Since signing with the Beijing Ducks, Marbury has rallied the team to three championships. The Ducks have won 3 rings in the last 4 years, 2 of which Marbury was a huge driving force. The franchise’s turnaround might go down as one of the greatest in Chinese Basketball Association history.
Marbury’s career trajectory is one of the interesting stories from New York basketball. There was a time when he was in the top five conversation of point guards in the league. His polarizing position and the eventual homecoming to Madison Square Garden, that was marred with public fights with coaches and teammates, was the last straw. And of course, there’s the losing part. Nobody is going to give you a second chance if your leadership isn’t translating wins.

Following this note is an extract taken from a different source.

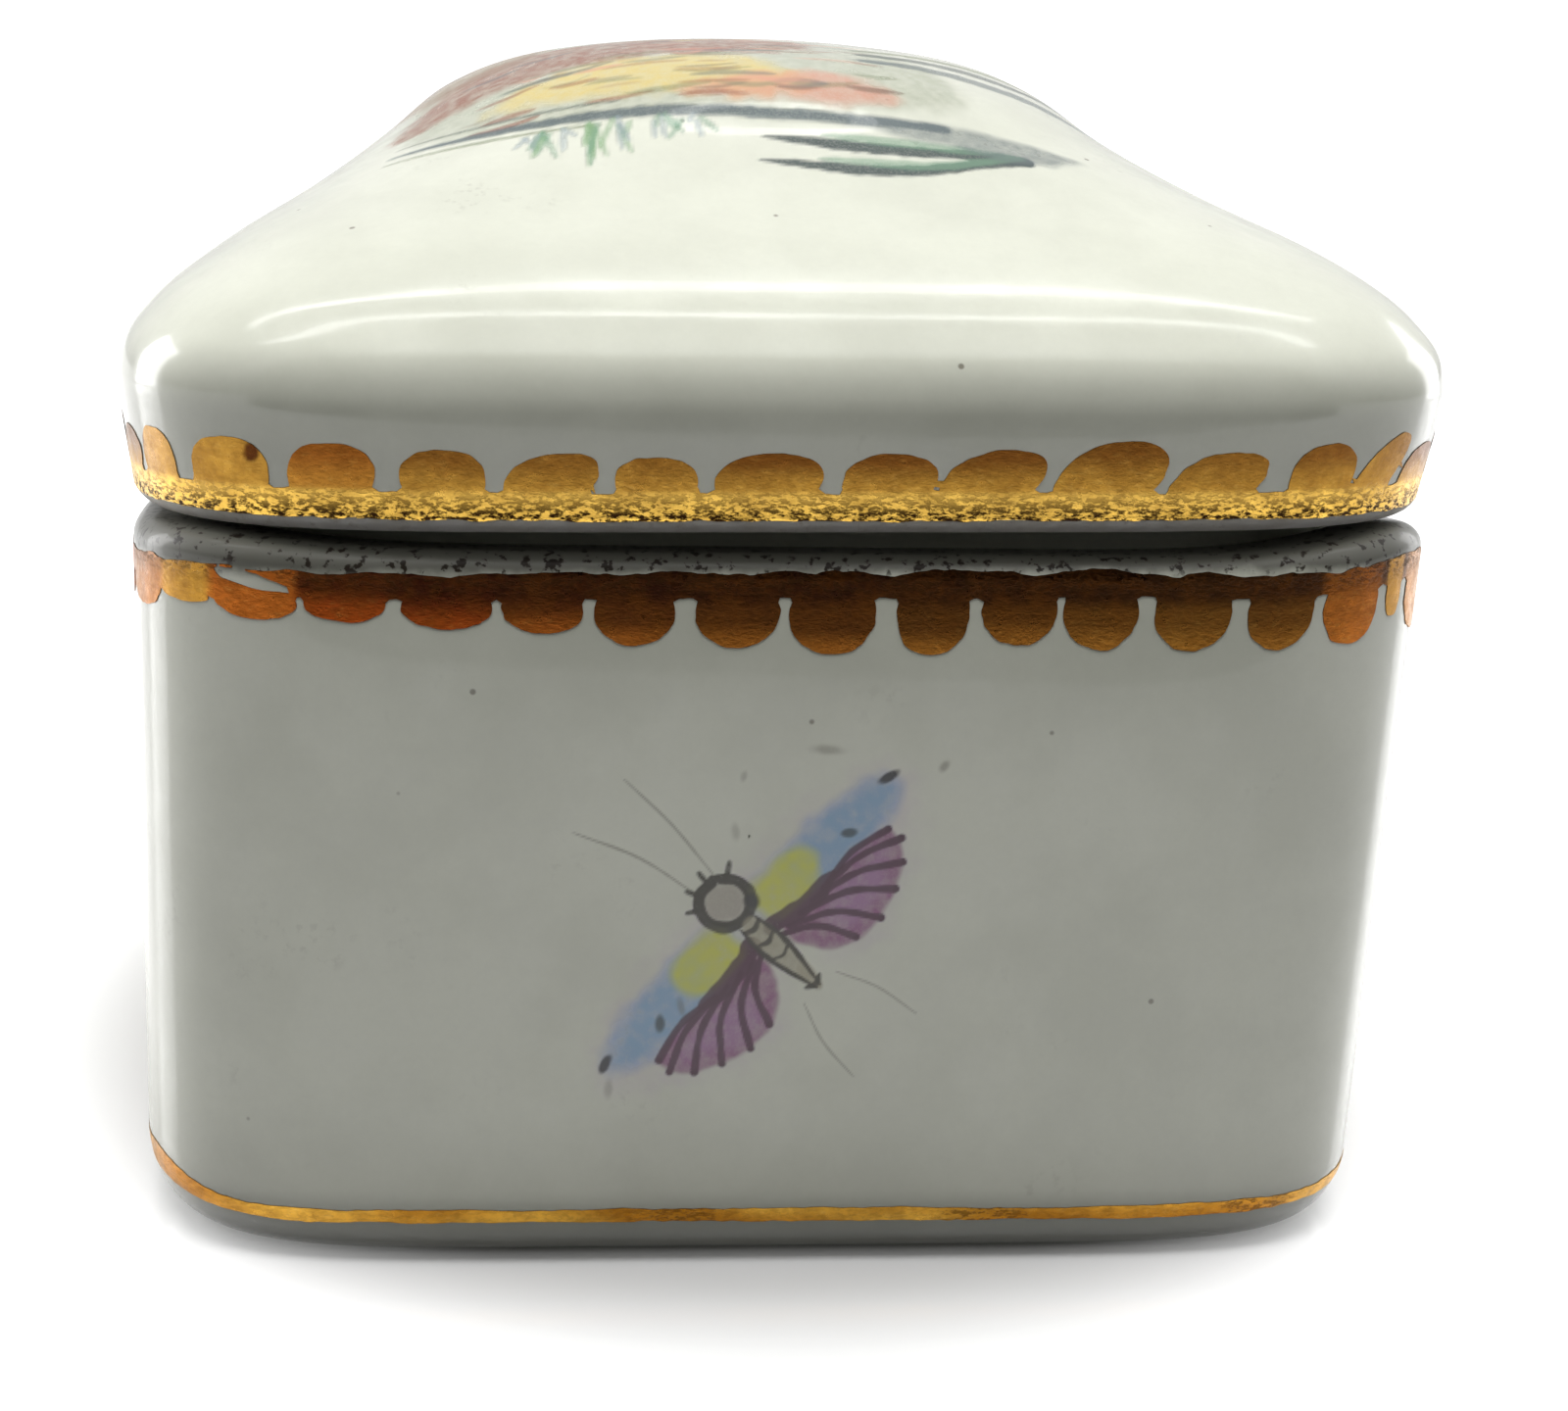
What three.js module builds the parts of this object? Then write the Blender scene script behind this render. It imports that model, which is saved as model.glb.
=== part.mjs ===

As a fan, it was hard to watch Marbury’s decline. His immediate black-balling left little hope to see a comeback. I honestly believe had it not been for the parity and allure of playing high-level basketball in China, Marbury’s might have become another cautionary tale taught by high school and college coaches.
On the path to winning his third CBA championship last spring, there was one Instagram post from Marbury that inspired me:
Marbury has accomplished what many in the league said he couldn’t do. He’s a 3x champion and 6 time CBA All Star. He’s built his Starbury brand into a formidable revenue generating machine in China. VICE Sports chronicled the musical dedicated to Marbury’s life. And he capped off an incredible year of restoration by being the first American athlete in China to have an entire museum in his honor. The House of Marbury, located near Tiananmen Square, showcases his career in multiple exhibits. A black kid from one of the harshest areas of New York is now the face of basketball for an entire nation!
Stephon Marbury will be in the Hall of Fame conversation eventually.
The main point to take away from Smith Sr’s and Marbury’s comeback stories is that you don’t have to copy someone else’s journey to accomplish the same level of success. In fact, you shouldn’t.
Over your lifetime, you may be forced to start over a few times. That doesn’t mean that you should let go of the bigger vision in your mind. As cliche as it sounds, it’s important to listen to your instincts and know that the decisions that scare you are the decisions that will most likely benefit your future.